I always found that odd myself. Do these people know what the demographics of a typical American University are these days? If you don't have a decent list of foreign nationals then you're either 1) a social recluse or 2) in a cultural bubble, and probably not the kind that we want people with this kind of authority to have... But I think they could resolve some of this by clarifying what level of contact they mean. Is it someone you sit next to in class and talk to frequently? Or do they not count if you don't talk with them outside class or study groups? Last time I looked at the forum it seems like they want you to just list anyone you ever talked to.

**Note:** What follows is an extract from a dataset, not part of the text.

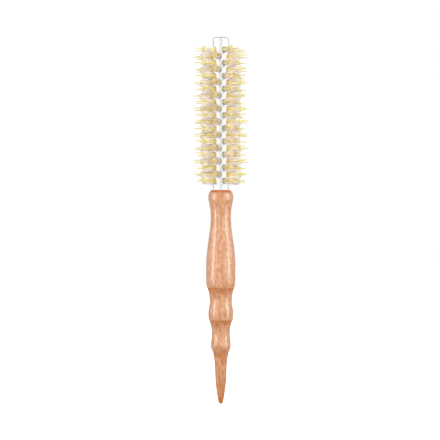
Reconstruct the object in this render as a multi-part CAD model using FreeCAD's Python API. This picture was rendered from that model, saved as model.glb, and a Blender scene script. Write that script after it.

Personally I've avoided getting a clearance because I just don't see the value. It is a lot of work to put together, forces you to be more quiet about what you work on, means you need to be more careful/vigilant in every day things and especially when traveling, and all for what? Low pay and not even that cool of work? I mean if it was working on alien technologies and cool sci-fi shit, sign me up! But the reality is that most of the work isn't very exciting. I'd rather have more freedom, more pay, and work on more interesting things. Maybe their work can have more purpose and more impact, but I am also not convinced that's true for the majority of things you need clearance for (even as a person in STEM).